Arvaikheer, also spelt Arwaiheer (, ; "Barley Steppe") is the capital of Övörkhangai Aimag (province) and one of the most central points of Mongolia.

It is a centre for traditional crafts, goat herding and equestrian sports, and hosts a large regional horse festival every year. Arvaikheer has a population of 19,058 (2000 census), 23,298 (2004 est.), 24,954 (2006 est.), 25,622 (2008 est.). Arvaikheer is by far the largest town in the aimag.

Climate
Arvaikheer has a cold semi-arid climate (Köppen climate classification BSk) with mild summers and relatively mild winters by Mongolian standards. The 30 degrees Celsius difference between average January and average July temperature makes it the mildest place in Mongolia, along with Tsetserleg in Arkhangai Province. It is located in a microclimate in the center of Mongolia which sees less harsh winters than the rest of the country. Its  elevation at the foot of the eastern hills of the Khangai Mountains augments its mildness by keeping it distant from cold air pools in low basins. Most precipitation falls in the summer as rain, with some snow in March, April and October. Winters are very dry.

Transportation 
The Arvaykheer Airport has one unpaved runway and is served by regular flights to Ulaanbaatar and Altai. Arvaikheer is linked to Ulaanbaatar by a paved road and can be reached by public buses from the capital.

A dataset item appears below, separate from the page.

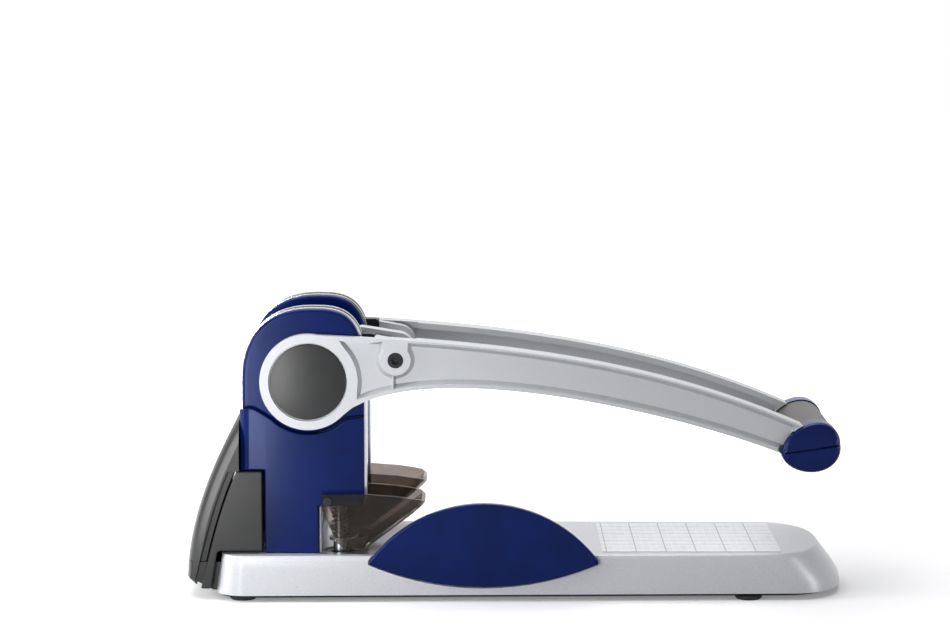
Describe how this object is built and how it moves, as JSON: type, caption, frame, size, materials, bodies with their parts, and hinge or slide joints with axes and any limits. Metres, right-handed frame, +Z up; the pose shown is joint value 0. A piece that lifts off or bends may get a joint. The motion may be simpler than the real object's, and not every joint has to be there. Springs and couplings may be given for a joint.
{
  "type": "hole punch",
  "caption": "Heavy-duty hole punch: long cast lever with a crossbar handle swings over punching heads on a flat base with a lens-shaped side guide.",
  "frame": {"origin": "on the table under the middle of the machine's box", "axes": "+X towards the user and the handle, +Y to the user's right, +Z up"},
  "size_m": [0.442, 0.13, 0.1956],
  "materials": {
    "silver_paint": "satin silver paint",
    "cast_aluminium": "satin painted casting",
    "steel": "bright machined steel",
    "black_steel": "black oxide",
    "dark_die_steel": "hardened steel",
    "bronze": "sintered bronze",
    "blue_plastic": "satin moulded ABS",
    "black_plastic": "fine-grained moulded ABS",
    "smoke_plastic": "smoke-tinted polycarbonate",
    "rubber": "matt black",
    "grip_rubber": "warm dark grey",
    "label": "printed film"
  },
  "bodies": {
    "base": {"base_shell": "silver_paint", "bottom_plate": "black_steel", "rubber_feet": "rubber", "bottom_screws": "steel", "die_plate": "steel", "die_buttons": "dark_die_steel", "back_stop": "silver_paint", "label_plate": "label", "head_frame_left": "steel", "head_frame_right": "steel", "head_strap_left": "silver_paint", "head_strap_right": "silver_paint", "upper_shell_left_outer": "blue_plastic", "upper_shell_left_inner": "blue_plastic", "upper_shell_right_outer": "blue_plastic", "upper_shell_right_inner": "blue_plastic", "lower_cover_left_outer": "blue_plastic", "lower_cover_left_inner": "blue_plastic", "lower_cover_right_outer": "blue_plastic", "lower_cover_right_inner": "blue_plastic", "ram_barrel_left": "steel", "ram_barrel_right": "steel", "axle_bushes": "bronze", "guard_pins": "black_steel", "rear_cover": "black_plastic", "side_panel_left": "black_plastic", "side_panel_right": "black_plastic", "guide_channel": "black_plastic"},
    "lever": {"arm_left": "cast_aluminium", "arm_right": "cast_aluminium", "hub_cap_left": "black_plastic", "hub_cap_right": "black_plastic", "axle": "steel", "drive_sector_left": "black_steel", "drive_sector_right": "black_steel", "bridge": "cast_aluminium", "bridge_screws": "black_steel", "handle_tube": "silver_paint", "handle_grip": "grip_rubber", "handle_rod": "steel", "end_cap_left_upper": "blue_plastic", "end_cap_left_lower": "blue_plastic", "end_cap_right_upper": "blue_plastic", "end_cap_right_lower": "blue_plastic"},
    "punch_left": {"ram_left": "steel", "punch_pin_left": "steel", "spring_left": "steel"},
    "punch_right": {"ram_right": "steel", "punch_pin_right": "steel", "spring_right": "steel"},
    "foot_left": {"presser_left": "steel"},
    "foot_right": {"presser_right": "steel"},
    "guard_left_body": {"guard_left": "smoke_plastic"},
    "guard_right_body": {"guard_right": "smoke_plastic"},
    "side_guide": {"guide_plate": "blue_plastic", "guide_tongue": "steel"},
    "tray": {"chip_tray": "black_plastic"}
  },
  "joints": [
    {"name": "lever_hinge", "type": "hinge", "parent": "base", "child": "lever", "pos_m": [-0.1387, 0, 0.147], "axis": [0, -1, 0], "range_deg": [0, 96]},
    {"name": "punch_slide_left", "type": "slide", "parent": "base", "child": "punch_left", "axis": [0, 0, 1], "range_m": [0, 0.0339]},
    {"name": "punch_slide_right", "type": "slide", "parent": "base", "child": "punch_right", "axis": [0, 0, 1], "range_m": [0, 0.0339]},
    {"name": "presser_slide_left", "type": "slide", "parent": "punch_left", "child": "foot_left", "axis": [0, 0, 1], "range_m": [0, 0.03], "stiffness_N_per_m": 150, "springref_m": -0.02, "deforming": ["spring_left"]},
    {"name": "presser_slide_right", "type": "slide", "parent": "punch_right", "child": "foot_right", "axis": [0, 0, 1], "range_m": [0, 0.03], "stiffness_N_per_m": 150, "springref_m": -0.02, "deforming": ["spring_right"]},
    {"name": "guard_hinge_left", "type": "hinge", "parent": "base", "child": "guard_left_body", "pos_m": [-0.1262, -0.04, 0.0675], "axis": [0, -1, 0], "range_deg": [0, 60]},
    {"name": "guard_hinge_right", "type": "hinge", "parent": "base", "child": "guard_right_body", "pos_m": [-0.1262, 0.04, 0.0675], "axis": [0, -1, 0], "range_deg": [0, 60]},
    {"name": "side_guide_slide", "type": "slide", "parent": "base", "child": "side_guide", "axis": [0, -1, 0], "range_m": [0, 0.09]},
    {"name": "tray_slide", "type": "slide", "parent": "base", "child": "tray", "axis": [-1, 0, 0], "range_m": [0, 0.1]}
  ],
  "couplings": [
    {"joint": "punch_slide_left", "follows": "lever_hinge", "m_per_rad": 0.02},
    {"joint": "punch_slide_right", "follows": "lever_hinge", "m_per_rad": 0.02}
  ]
}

Sights and Infrastructure 
Until 1990, Arvaikheer was the headquarters of a large division of the Soviet Army which had a profound influence on daily life in the town. After the fall of Soviet Communism, however, many public buildings were renovated or rebuilt, e.g. the Sports' Palace in the eastern part of the town. A large park was laid out opposite. Another public park is being laid out in the west of the town center. Planting trees and flowers is difficult in Arvaikheer, as the climate is dry and the annual precipitations are just 254,2 mm per year. Most of the inhabitants do not live in yurts, but in houses built of stone.

There are several interesting modern buildings in the town center, e.g. the urban administration building and the theatre, which have recently been renovated, in the central square. The high street of Arvaikheer is a broad tree-lined avenue where two monuments dating from the times of the Mongolian People's Republic before 1990 are worth a visit as well.

Gandan Muntsaglan Khiid is a comparatively large monastery located about one mile from the central square. By order of Khorloogiin Choibalsan, it was destroyed in 1937, but reopened in 1991. As of 2008, about 60 monks live there.

The Aimag Museum where various fossils and artifacts from Karakorum can be seen is worth a visit as well. Another museum is  dedicated to the artist, Zanabazar.

Arvaikheer has a large hospital, a kindergarten and various schools and colleges. There are three hotels, an internet café and restaurants in the center. In comparison to other towns in Mongolia, Arvaikheer offers a large variety of shops.